_WHAT THE TASK ASKS_
Copy out each line exactly as it appears.

=== DATASET EXCERPT ===

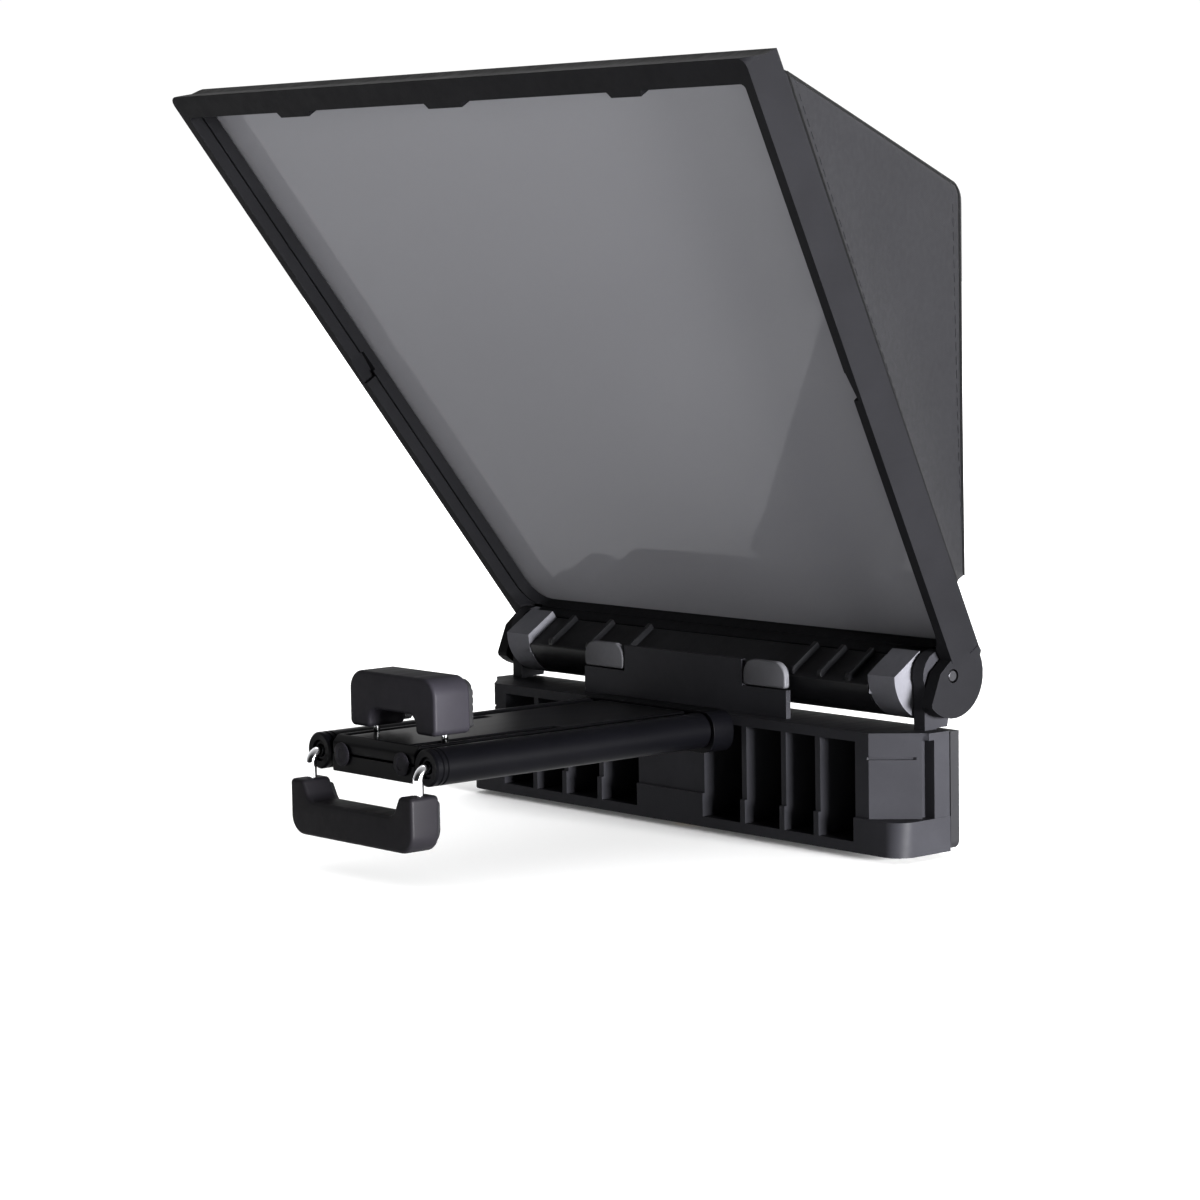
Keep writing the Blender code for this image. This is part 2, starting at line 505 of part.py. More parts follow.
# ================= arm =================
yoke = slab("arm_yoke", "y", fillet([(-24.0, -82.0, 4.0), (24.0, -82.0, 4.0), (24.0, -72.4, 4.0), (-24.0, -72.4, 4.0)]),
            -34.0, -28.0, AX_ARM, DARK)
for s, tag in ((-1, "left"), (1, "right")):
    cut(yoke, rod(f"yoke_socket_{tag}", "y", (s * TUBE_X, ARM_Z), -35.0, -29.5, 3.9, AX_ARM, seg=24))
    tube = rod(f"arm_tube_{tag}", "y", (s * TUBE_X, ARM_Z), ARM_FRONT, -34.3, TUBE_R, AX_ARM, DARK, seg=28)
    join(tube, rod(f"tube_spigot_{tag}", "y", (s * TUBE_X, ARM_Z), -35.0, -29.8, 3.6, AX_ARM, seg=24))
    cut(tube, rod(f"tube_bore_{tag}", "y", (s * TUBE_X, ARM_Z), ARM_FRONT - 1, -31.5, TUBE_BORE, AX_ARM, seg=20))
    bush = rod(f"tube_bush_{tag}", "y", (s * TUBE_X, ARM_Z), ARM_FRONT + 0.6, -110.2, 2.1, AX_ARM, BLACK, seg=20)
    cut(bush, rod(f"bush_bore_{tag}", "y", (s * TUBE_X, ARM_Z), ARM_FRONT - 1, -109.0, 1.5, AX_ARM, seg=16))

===

_RIGHT ANSWER_
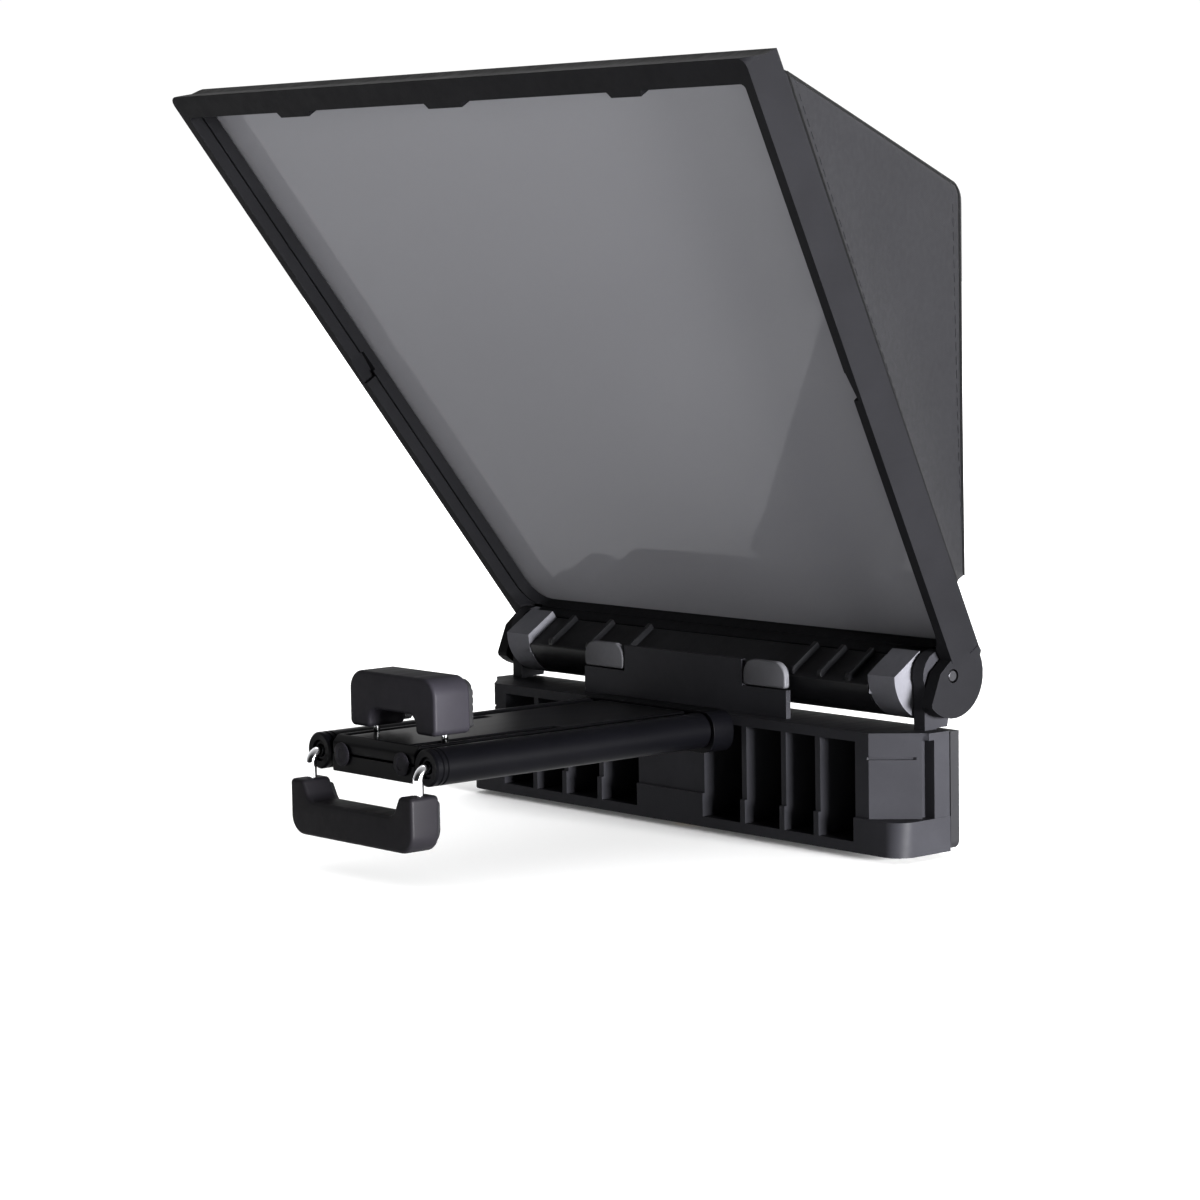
Keep writing the Blender code for this image. This is part 2, starting at line 505 of part.py. More parts follow.
# ================= arm =================
yoke = slab("arm_yoke", "y", fillet([(-24.0, -82.0, 4.0), (24.0, -82.0, 4.0), (24.0, -72.4, 4.0), (-24.0, -72.4, 4.0)]),
            -34.0, -28.0, AX_ARM, DARK)
for s, tag in ((-1, "left"), (1, "right")):
    cut(yoke, rod(f"yoke_socket_{tag}", "y", (s * TUBE_X, ARM_Z), -35.0, -29.5, 3.9, AX_ARM, seg=24))
    tube = rod(f"arm_tube_{tag}", "y", (s * TUBE_X, ARM_Z), ARM_FRONT, -34.3, TUBE_R, AX_ARM, DARK, seg=28)
    join(tube, rod(f"tube_spigot_{tag}", "y", (s * TUBE_X, ARM_Z), -35.0, -29.8, 3.6, AX_ARM, seg=24))
    cut(tube, rod(f"tube_bore_{tag}", "y", (s * TUBE_X, ARM_Z), ARM_FRONT - 1, -31.5, TUBE_BORE, AX_ARM, seg=20))
    bush = rod(f"tube_bush_{tag}", "y", (s * TUBE_X, ARM_Z), ARM_FRONT + 0.6, -110.2, 2.1, AX_ARM, BLACK, seg=20)
    cut(bush, rod(f"bush_bore_{tag}", "y", (s * TUBE_X, ARM_Z), ARM_FRONT - 1, -109.0, 1.5, AX_ARM, seg=16))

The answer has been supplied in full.